As mentioned above while market conditions do change in most cases they return and have cyclical nature about them to a large degree. Key is not to design a system that only works well when market is trading in some outlying fringe condition. But design for the way a market typically trades. That way can have reasonable assurance of system performance over time. The market typically will come back to it's normal ways when it does trade fringe. Of course it is possible a market will never come back to the "way it traded" but is not usually the norm in my experience although I have seen it happen.
I also think the presenter used his examples more to demonstrate concepts than present perfect math. We all know the market has a dynamic element to it.
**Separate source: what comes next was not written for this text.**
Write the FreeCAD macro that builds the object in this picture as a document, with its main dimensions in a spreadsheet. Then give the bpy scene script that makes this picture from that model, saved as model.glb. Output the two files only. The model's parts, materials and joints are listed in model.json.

I enjoyed this webinar can't talk enough about managing risk. I may manage different but key is manage it and always be open to how others do it as can make us all better at what we do.
"The day I became a winning trader was the day it became boring. Daily losses no longer bother me and daily wins no longer excited me. Took years of pain and busting a few accounts before finally got my mind right. I survived the darkness within and now just chillax and let my black box do the work."
That is the crux here. I think the issue is mostly that 95% of the peopel can not deal with statistical math, and for the other 5% the exampe is disturbingly wrong bvecause they focus on teh math.
Let's get into the other side - psyhcology. If I ahva starat wih a 80% winning chance per trade historical (some funny scalping) then assuming per math the next trade has a 80% win expectancy... after a number of wins (LIKELY) the 2 losses in a row or 3 (unlikely, but will come over a larger sample) will get my monkey playing - because basically I cam not used to this. 80% is good enough ppeople never get comfortable with the loss.
Taking the "I expect the net trade tio loose with 50% chance" attitude helps to overcome this and points out the psychological issue.
Still for the math inclined this is arguing along "1+1=2.2" and as such it is alienating our ingrained thinking.